Traditional workstation CPUs prioritize:
- Core count
- sustained compute throughput
X3D-enabled CPUs shift emphasis toward:
- Memory access latency reduction
- cache hit rate optimization
- efficiency under constrained power
Beneficial Workloads #
- Large-scale code compilation
- data-heavy simulations
- database queries and analytics
- latency-sensitive workloads
In these scenarios, higher cache capacity can:
- Reduce memory access frequency
- Improve effective throughput
- Offset lower clock speeds under power limits
📦 Product Stack Positioning #
Current Ryzen PRO 9000 desktop lineup includes:
- PRO 9945 → 12 cores
- PRO 9745 → 8 cores
- PRO 9645 → 6 cores
The 9965X3D introduces:
- A new 16-core tier
- A cache-optimized design
- No standard (non-X3D) counterpart
This suggests a targeted SKU rather than a full lineup expansion.
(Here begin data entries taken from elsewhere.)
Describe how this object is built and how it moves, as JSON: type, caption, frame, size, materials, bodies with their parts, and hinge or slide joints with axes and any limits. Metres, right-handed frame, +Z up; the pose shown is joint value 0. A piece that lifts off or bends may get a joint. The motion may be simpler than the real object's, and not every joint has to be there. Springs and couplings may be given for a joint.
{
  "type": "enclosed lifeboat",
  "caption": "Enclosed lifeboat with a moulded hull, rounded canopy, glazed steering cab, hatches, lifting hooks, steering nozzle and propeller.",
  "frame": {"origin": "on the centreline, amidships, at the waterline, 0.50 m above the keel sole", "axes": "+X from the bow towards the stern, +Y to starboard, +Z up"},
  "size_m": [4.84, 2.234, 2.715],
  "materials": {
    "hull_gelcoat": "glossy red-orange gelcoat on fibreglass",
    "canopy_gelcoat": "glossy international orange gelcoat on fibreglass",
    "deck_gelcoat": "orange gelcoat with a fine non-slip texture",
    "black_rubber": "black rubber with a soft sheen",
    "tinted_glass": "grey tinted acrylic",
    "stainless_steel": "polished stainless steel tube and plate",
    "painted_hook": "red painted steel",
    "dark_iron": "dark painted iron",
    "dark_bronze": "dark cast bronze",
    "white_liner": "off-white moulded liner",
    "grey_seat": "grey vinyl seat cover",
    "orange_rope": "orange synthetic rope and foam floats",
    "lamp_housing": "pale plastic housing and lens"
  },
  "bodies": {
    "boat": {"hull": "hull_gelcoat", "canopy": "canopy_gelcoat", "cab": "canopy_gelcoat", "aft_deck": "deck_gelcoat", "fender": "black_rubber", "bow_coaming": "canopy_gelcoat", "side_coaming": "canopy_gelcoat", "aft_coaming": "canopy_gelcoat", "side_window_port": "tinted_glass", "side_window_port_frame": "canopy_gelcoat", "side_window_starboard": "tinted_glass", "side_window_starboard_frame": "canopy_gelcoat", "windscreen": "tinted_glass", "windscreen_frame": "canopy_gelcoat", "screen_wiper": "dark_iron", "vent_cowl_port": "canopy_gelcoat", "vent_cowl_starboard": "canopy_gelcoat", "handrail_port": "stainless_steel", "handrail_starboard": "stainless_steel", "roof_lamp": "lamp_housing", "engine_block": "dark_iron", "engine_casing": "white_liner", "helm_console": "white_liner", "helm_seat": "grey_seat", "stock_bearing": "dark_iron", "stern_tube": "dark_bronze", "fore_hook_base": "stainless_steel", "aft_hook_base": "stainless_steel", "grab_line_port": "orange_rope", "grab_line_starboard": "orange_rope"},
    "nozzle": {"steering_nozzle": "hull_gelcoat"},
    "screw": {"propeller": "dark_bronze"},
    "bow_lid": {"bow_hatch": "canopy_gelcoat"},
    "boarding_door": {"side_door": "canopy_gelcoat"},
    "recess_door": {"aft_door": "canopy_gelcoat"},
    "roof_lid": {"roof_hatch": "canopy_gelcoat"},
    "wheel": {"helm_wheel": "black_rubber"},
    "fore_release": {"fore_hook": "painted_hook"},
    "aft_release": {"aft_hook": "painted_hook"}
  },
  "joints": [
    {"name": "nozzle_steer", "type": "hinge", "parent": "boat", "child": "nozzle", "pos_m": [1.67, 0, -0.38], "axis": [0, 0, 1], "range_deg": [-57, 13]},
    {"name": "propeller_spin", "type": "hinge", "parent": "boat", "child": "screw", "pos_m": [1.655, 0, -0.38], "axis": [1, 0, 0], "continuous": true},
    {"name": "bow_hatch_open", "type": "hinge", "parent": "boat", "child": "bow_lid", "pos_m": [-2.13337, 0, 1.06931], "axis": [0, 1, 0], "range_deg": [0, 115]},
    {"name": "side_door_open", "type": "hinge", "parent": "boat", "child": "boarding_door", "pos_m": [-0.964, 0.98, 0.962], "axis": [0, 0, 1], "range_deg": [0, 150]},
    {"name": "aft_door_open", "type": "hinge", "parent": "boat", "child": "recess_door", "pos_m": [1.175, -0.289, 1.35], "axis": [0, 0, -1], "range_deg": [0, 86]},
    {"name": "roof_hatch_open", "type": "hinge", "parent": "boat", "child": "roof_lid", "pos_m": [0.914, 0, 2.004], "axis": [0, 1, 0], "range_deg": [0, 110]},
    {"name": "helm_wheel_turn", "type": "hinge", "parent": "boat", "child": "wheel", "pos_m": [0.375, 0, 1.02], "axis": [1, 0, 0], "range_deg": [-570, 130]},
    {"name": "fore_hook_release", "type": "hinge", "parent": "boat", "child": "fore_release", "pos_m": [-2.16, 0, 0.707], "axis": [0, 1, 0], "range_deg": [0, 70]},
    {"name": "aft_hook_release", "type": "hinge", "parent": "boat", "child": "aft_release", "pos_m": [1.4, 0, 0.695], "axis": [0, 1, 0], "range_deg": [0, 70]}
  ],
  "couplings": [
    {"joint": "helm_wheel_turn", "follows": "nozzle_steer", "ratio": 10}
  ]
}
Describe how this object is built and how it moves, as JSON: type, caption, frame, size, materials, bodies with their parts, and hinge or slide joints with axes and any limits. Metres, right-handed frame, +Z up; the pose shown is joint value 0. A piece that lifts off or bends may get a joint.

🔮 Strategic Implications #
The 9965X3D is not just a higher-tier PRO CPU—it represents a shift in design philosophy:
- Cache is being used as a primary performance lever
- Power efficiency is prioritized over peak frequency
- Workstation CPUs are becoming more workload-specific
For OEMs, this enables:
- Better performance within strict thermal envelopes
- Differentiation based on workload optimization
- Improved efficiency in enterprise deployments
📌 Conclusion #
The Ryzen 9 PRO 9965X3D marks the convergence of two trends:
- Expansion of core counts in the PRO segment
- Integration of 3D V-Cache into professional workloads
While early benchmarks show lower raw performance compared to consumer counterparts, the real value lies in:
- efficiency under constrained power
- improved cache-driven performance
- optimized behavior for specific workloads
This is less about peak benchmarks and more about sustained, efficient compute in real-world environments—which is exactly where PRO platforms compete.